Florent-Claude Labrouste, our protagonist and narrator, is a middle-aged man in a high paying government position of little consequence who is bored with his job, life, loves, future, and past. Within the first few pages we listen as Florent-Claude creeps on some girls at a gas station in Spain, fetishizing their breasts and butts and potential sexual openness. He’s aware of his great wealth of practical knowledge in the world and imagines how awestruck they are with his ability to help them put more air in the tires of their car.
In this first scene, we have the tone of nearly the entirety of the rest of the novel: massive misogyny, perceived superiority even outside of gender issues (he’s driving a Mercedes G-wagon), and disdain for all and anything that doesn’t meet his standards. A wealthy, white man who’s bored of his privilege. How provocative!
Later our narrator finds a video of his longtime partner engaging in sex with dogs, which he discovers while snooping around her computer. This partner is formed as a shell, or bauble. She has no character, no arc, no growth, no presence, besides being a source of boredom for Florent-Claude. And the discovery of this bestiality video is not altogether different from the other sexual escapades he does sanction, and participate in, with her (orgies, bukkake, etc.). But this moment does create the space for the focus of the rest of the novel: going off the grid and living comfortably with easy access to food and alcohol and no obligations to anyone or anything.
The rest of the book is, more or less, an exploration of his romantic past. In this exploration there is interesting content. He contemplates the nature of his failures and shortcomings. He comes to terms with why different relationships ended. He has deep, thoughtful meditations on the nature of love. And all these points of profound insight inevitably get nullified by his current inability to actually learn anything from any of it.

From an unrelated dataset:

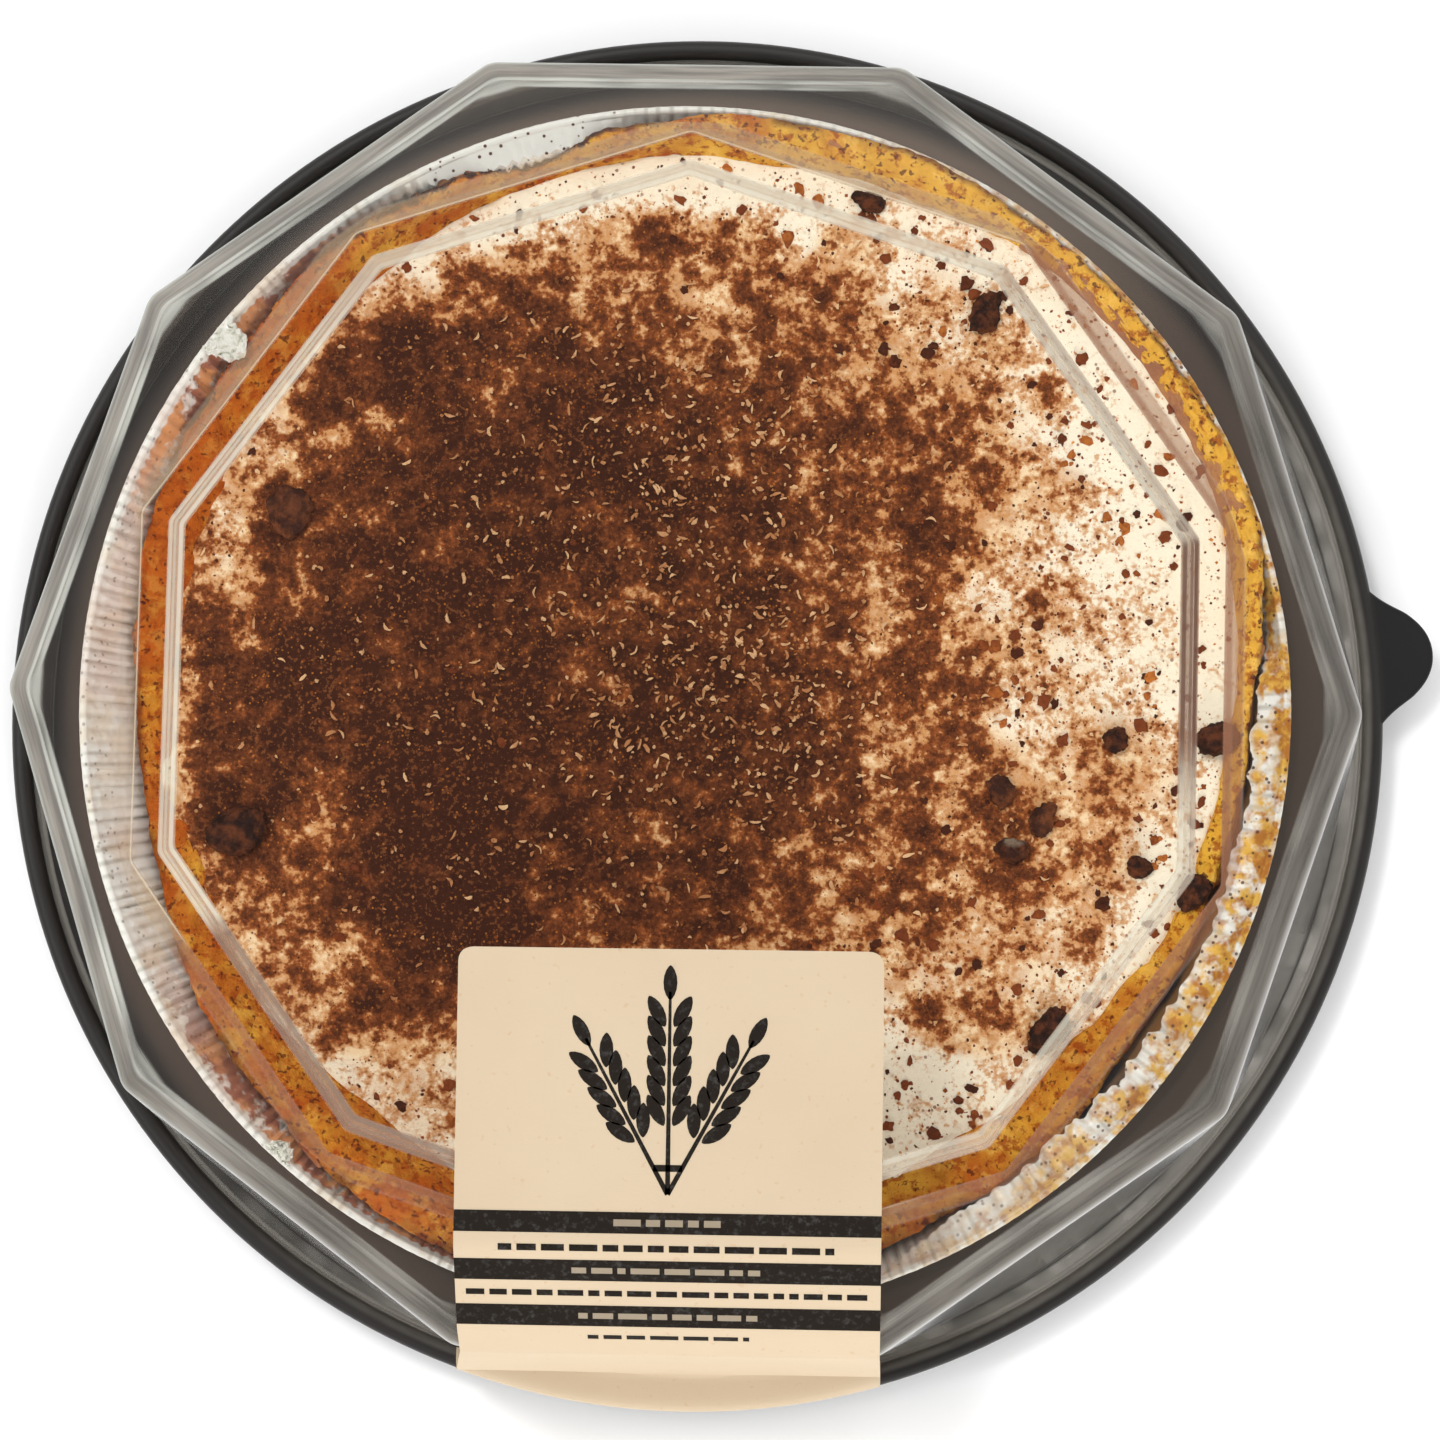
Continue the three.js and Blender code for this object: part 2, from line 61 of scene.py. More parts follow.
def addCamera():
    data = bpy.data.cameras.new("camera")
    data.lens = view["lens"]
    data.sensor_width = view["sensor"]
    data.clip_start = 0.01
    camera = bpy.data.objects.new("camera", data)
    eye = Vector(view["eye"]) * mm
    forward = (Vector(view["target"]) * mm - eye).normalized()
    upHint = Vector((math.sin(view["roll"]), math.cos(view["roll"]), 0))
    right = forward.cross(upHint).normalized()
    up = right.cross(forward)
    turn = Matrix((right, up, -forward)).transposed()
    camera.matrix_world = Matrix.Translation(eye) @ turn.to_4x4()
    bpy.context.scene.collection.objects.link(camera)
    bpy.context.scene.camera = camera


addCamera()


# Shader maths written as expressions: every operation on a Wire adds its Math node
def operator(kind, reflected=False):
    def work(self, other):
        first, second = (other, self) if reflected else (self, other)
        return self.finish.node("ShaderNodeMath", {"operation": kind}, {0: first, 1: second})
    return work


class Wire:
    __add__ = operator("ADD")
    __radd__ = operator("ADD", True)
    __sub__ = operator("SUBTRACT")
    __rsub__ = operator("SUBTRACT", True)
    __mul__ = operator("MULTIPLY")
    __rmul__ = operator("MULTIPLY", True)
    __truediv__ = operator("DIVIDE")
    __pow__ = operator("POWER")

    def __init__(self, finish, socket):
        self.finish = finish
        self.socket = socket

    def size(self):
        return self.finish.node("ShaderNodeMath", {"operation": "ABSOLUTE"}, {0: self})

    def above(self, start, end):
        # 0 below start, 1 above end, and smooth between them
        sockets = {"Value": self, "From Min": start, "From Max": end}
        return self.finish.node("ShaderNodeMapRange", {"interpolation_type": "SMOOTHSTEP"}, sockets)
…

He pinpoints a problem, identifies and acknowledges it, then moves along without modifying his behaviors or thoughts in any way.
Through these scenes it could be argued that our narrator has access to redemption, that by considering the ways he and others have shaped his life, he has made a space for pathos, for a way for the reader to have justifiable sympathy for his plight.
However, these scenes of possible redemption begin early, and along the way Florent-Claude witnesses a man making sex tapes with a 12-year-old in a cabin in the woods and does nothing, and instead thinks about shooting the son of one of his past loves so he might be the focus of all her attention if he reconnects with her.
No. No redemption for you.
Now, it is suggested by the blurbs on the book jacket that this whole thing is a satirical approach to modern life in the EU. That depression is all that exists after the glut of consumerism and access to all desires and pleasures wears you out.
For satire to be effective, it needs to be clear that the work is, indeed, satirical. In Fight Club satire is achieved by the revelation of a split personality. In The Handmaid’s Tale satire is achieved through the setting of an alternate world. In Serotonin there is little to signify that the work is satirical besides the utter complacency and thoughtlessness of the main character. It’s not enough. The closest comparison I can make is to the music video for “Smack My Bitch Up” by Prodigy. This is a first-person perspective of a drug-fueled night of debauchery. What makes this work have an element of social commentary in the final moments of the video where it is revealed that the whole night was passed by a woman, not a man, as would be assumed by the content throughout. Serotonin lacks this turn, lacks anything to question the intent of the narrative. In so doing, the only controversy that arises is that of trying to pass the work off as satire. In the end it’s just another privileged man performing all the acts that so many are, rightly, being more and more critical of. And there are already plenty of options to choose from for that.